Given data
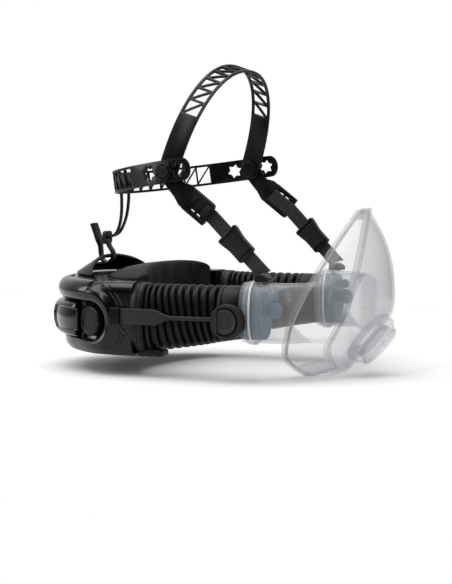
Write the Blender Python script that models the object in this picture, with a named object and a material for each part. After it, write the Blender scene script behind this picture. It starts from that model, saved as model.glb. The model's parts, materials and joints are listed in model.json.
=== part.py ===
"""Powered air respirator: a neck-worn blower unit, two side ducts, a half mask and a head harness.

Metres, +Z up. The wearer faces -Y and the wearer's right is -X. The origin is the middle of the
nape pad's contact face, where the unit rests against the back of the neck.
"""
import math

import bmesh
import bpy
from mathutils import Matrix, Vector

# ---- fits ---------------------------------------------------------------------------------------
GAP = 0.0003                 # between two pieces that touch
RUN_GAP = 0.0005             # around a piece that slides or turns

# ---- power unit: a horseshoe around the back of the neck ------------------------------------------
UNIT_HALF_WIDTH = 0.088
UNIT_DEPTH = 0.081           # outer wall's reach behind its own centre line
UNIT_CENTRE_Y = 0.005
UNIT_HALF_HEIGHT = 0.028
UNIT_END_ANGLE = math.radians(98)      # past 90 degrees the arms run straight to DUCT_ROOT_Y
NECK_HALF_WIDTH = 0.062      # inner wall
NECK_DEPTH = 0.026
NECK_CENTRE_Y = -0.010
WALL = 0.0022
LOWER_LOBE_INSET = 0.005
LOBE_ROUND = 0.008
LOBE_FADE = (math.radians(55), math.radians(88))
GROOVE_TOP = 0.012
GROOVE_BOTTOM = -0.017
GROOVE_FLOOR = 0.009         # the groove ends in a round pocket at each knob
POCKET_FLOOR = 0.0125
POCKET_TAIL = 0.0175
LIP_LENGTH = 0.0055
LIP_WALL = 0.0018

# ---- filter --------------------------------------------------------------------------------------
COVER_END = math.radians(61)
COVER_BULGE = 0.006
COVER_EDGE_SINK = 0.002
COVER_WALL = 0.0018
COVER_GAP = 0.0008
FILTER_HALF_WIDTH = 0.034
FILTER_HALF_HEIGHT = 0.0085
FILTER_DEPTH = 0.0175
FILTER_RIM = 0.0025
FILTER_SINK = 0.0085         # from the outer wall's reach to the filter's rear face
PLEATS = 12
SEAL_THICKNESS = 0.0021

# ---- blower ----------------------------------------------------------------------------------------
SCROLL_RADIUS = 0.0215
SCROLL_LENGTH = 0.0253
SCROLL_WALL = 0.0014
SCROLL_INLET = 0.0135
IMPELLER_RADIUS = 0.0185
IMPELLER_DEPTH = 0.014
BLADES = 9
SHAFT_RADIUS = 0.0015
MOTOR_RADIUS = 0.012
MOTOR_LENGTH = 0.0122

# ---- electrics --------------------------------------------------------------------------------------
CELL_RADIUS = 0.0092
CELL_LENGTH = 0.050
CELL_ANGLE = math.radians(58.5)
CELL_DEPTH = 0.0277          # from the outer wall to the cell's middle
CELL_SKEW = math.radians(6.65)          # turned in from the wall's own direction
BOARD = (0.030, 0.018, 0.0016)
BUTTON_RADIUS = 0.0050
WINDOW_SIZE = (0.012, 0.004)
SOCKET_RADIUS = 0.0042
SOCKET_BORE = 0.0026
PLUG_CAP_RADIUS = 0.006
SCREW_HEAD_RADIUS = 0.0028
SCREW_PLACE = (0.038, 0.067)

# ---- latch knobs and side straps -------------------------------------------------------------------
KNOB_RADIUS = 0.0114
KNOB_ANGLE = math.radians(73.5)
KNOB_TURN = math.radians(8)  # how much further rearward the knob faces than the wall around it
KNOB_SINK = 0.0025
KNOB_THICKNESS = 0.0055
KNOB_TRAVEL = 0.0015
KNOB_POST_RADIUS = 0.004
SLIDER = (0.0040, 0.0080, 0.0125)
SLIDER_Y = 0.0005
STRAP_HEIGHT = 0.012
STRAP_CORD = 0.0034
STRAP_THICKNESS = 0.0018
STRAP_Z = 0.0030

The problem
Only the lines from the start of the data to the line holding "SEAL_THICKNESS = 0.0021" are wanted; return them exactly, both ends included.

Result
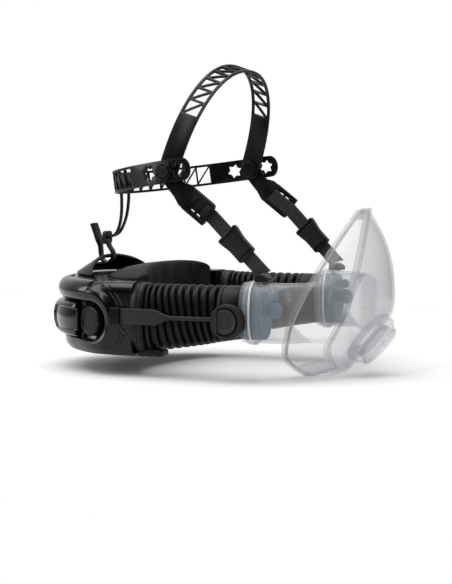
Write the Blender Python script that models the object in this picture, with a named object and a material for each part. After it, write the Blender scene script behind this picture. It starts from that model, saved as model.glb. The model's parts, materials and joints are listed in model.json.
=== part.py ===
"""Powered air respirator: a neck-worn blower unit, two side ducts, a half mask and a head harness.

Metres, +Z up. The wearer faces -Y and the wearer's right is -X. The origin is the middle of the
nape pad's contact face, where the unit rests against the back of the neck.
"""
import math

import bmesh
import bpy
from mathutils import Matrix, Vector

# ---- fits ---------------------------------------------------------------------------------------
GAP = 0.0003                 # between two pieces that touch
RUN_GAP = 0.0005             # around a piece that slides or turns

# ---- power unit: a horseshoe around the back of the neck ------------------------------------------
UNIT_HALF_WIDTH = 0.088
UNIT_DEPTH = 0.081           # outer wall's reach behind its own centre line
UNIT_CENTRE_Y = 0.005
UNIT_HALF_HEIGHT = 0.028
UNIT_END_ANGLE = math.radians(98)      # past 90 degrees the arms run straight to DUCT_ROOT_Y
NECK_HALF_WIDTH = 0.062      # inner wall
NECK_DEPTH = 0.026
NECK_CENTRE_Y = -0.010
WALL = 0.0022
LOWER_LOBE_INSET = 0.005
LOBE_ROUND = 0.008
LOBE_FADE = (math.radians(55), math.radians(88))
GROOVE_TOP = 0.012
GROOVE_BOTTOM = -0.017
GROOVE_FLOOR = 0.009         # the groove ends in a round pocket at each knob
POCKET_FLOOR = 0.0125
POCKET_TAIL = 0.0175
LIP_LENGTH = 0.0055
LIP_WALL = 0.0018

# ---- filter --------------------------------------------------------------------------------------
COVER_END = math.radians(61)
COVER_BULGE = 0.006
COVER_EDGE_SINK = 0.002
COVER_WALL = 0.0018
COVER_GAP = 0.0008
FILTER_HALF_WIDTH = 0.034
FILTER_HALF_HEIGHT = 0.0085
FILTER_DEPTH = 0.0175
FILTER_RIM = 0.0025
FILTER_SINK = 0.0085         # from the outer wall's reach to the filter's rear face
PLEATS = 12
SEAL_THICKNESS = 0.0021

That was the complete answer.